Bei der Ausweisung von Naturwaldreservaten werden nach dem Motto "Klasse statt Masse" hohe Maßstäbe angesetzt. So sollen Naturwaldreservate möglichst alle in Bayern vorkommenden natürlichen Waldgesellschaften mit ihren typischen Standorten und Lebensgemeinschaften repräsentieren, also sowohl seltene Waldtypen auf Extremstandorten als auch flächig verbreitete Waldgesellschaften auf mittleren und guten Standorten. Voraussetzung für eine Ausweisung ist ein möglichst naturnaher Zustand hinsichtlich Baumartenzusammensetzung und Waldstruktur.

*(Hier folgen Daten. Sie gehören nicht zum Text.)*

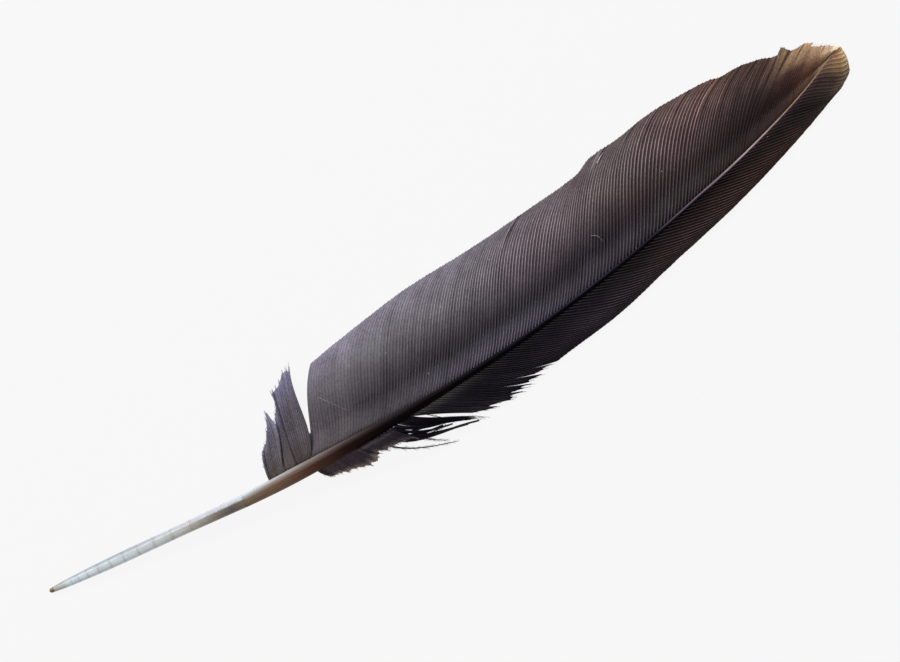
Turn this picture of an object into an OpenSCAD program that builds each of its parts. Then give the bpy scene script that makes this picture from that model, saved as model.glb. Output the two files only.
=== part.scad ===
// A dark flight feather, uncut, as a quill pen is made from.
// It lies with its back up: +X runs from the quill's tip to the vane's tip, +Y towards the
// wide vane and +Z up. The origin is the middle of the footprint, on the table.
// Stations are distances in mm along the chord from the quill's tip. A barb is a curve from
// a root on the shaft to a tip on the vane's edge, and a table's rows describe a few barbs,
// with the others worked out between them.

/* [Size] */
// Length from the quill's tip to the vane's tip, along the chord
feather_len = 153.6; // [125:0.1:200]

/* [Calamus] */
// Outside diameter of the calamus where it is straight
barrel_d = 1.86; // [1.7:0.01:2]
// Thickness of the calamus's horn wall
horn_wall = 0.16; // [0.12:0.01:0.2]
// How steeply the calamus rises from its tip, in degrees
calamus_pitch = 3.4; // [3.2:0.1:3.8]
// Number of dried pulp caps left in the calamus's bore
cap_count = 13; // [5:1:13]
// Thickness of a pulp cap
cap_t = 0.12; // [0.08:0.01:0.2]

/* [Rachis] */
// Thickness of the rachis's wall round its pith
cortex_wall = 0.15; // [0.1:0.01:0.16]
// Depth of the groove along the rachis's underside, as a share of its half width
groove_depth = 0.28; // [0:0.02:0.4]
// How much taller than wide the rachis is towards the vane's tip
rachis_depth = 1.3; // [1:0.05:1.5]

/* [Vanes] */
// Thickness of the webbed vane
web_t = 0.26; // [0.2:0.01:0.3]
// Thickness of a parted clump of barbs
clump_t = 0.2; // [0.16:0.01:0.24]
// Depth of the valley that runs along the wide vane
valley_depth = 0.5; // [0:0.05:0.7]
// Height of the crest that runs along the wide vane
crest_height = 0.6; // [0:0.05:0.8]
// Step in height between clumps that slide over each other
layer_step = 0.45; // [0.42:0.01:0.5]

/* [Hidden] */
nominal_len = 153.6;
mid_station = 76.8;
mid_side = -2.6;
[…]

Im Jahr 2007 wurde die Bekanntmachung "Naturwaldreservate in Bayern" neu gefasst und im Allgemeinen Ministerialblatt Nr. 6 veröffentlicht. Die neue Bekanntmachung enthält wichtige Informationen für Waldbesitzer und regelt die Zuständigkeiten für die Naturwaldreservate.
Lernobjekte für eine naturnahe Forstwirtschaft
In Naturwaldreservaten findet – abgesehen von notwendigen Maßnahmen des Waldschutzes gegenüber angrenzenden Wäldern und der Verkehrssicherung – keine Bewirtschaftung statt. So können sich diese Waldflächen frei von jeder menschlichen Einflussnahme natürlich entwickeln.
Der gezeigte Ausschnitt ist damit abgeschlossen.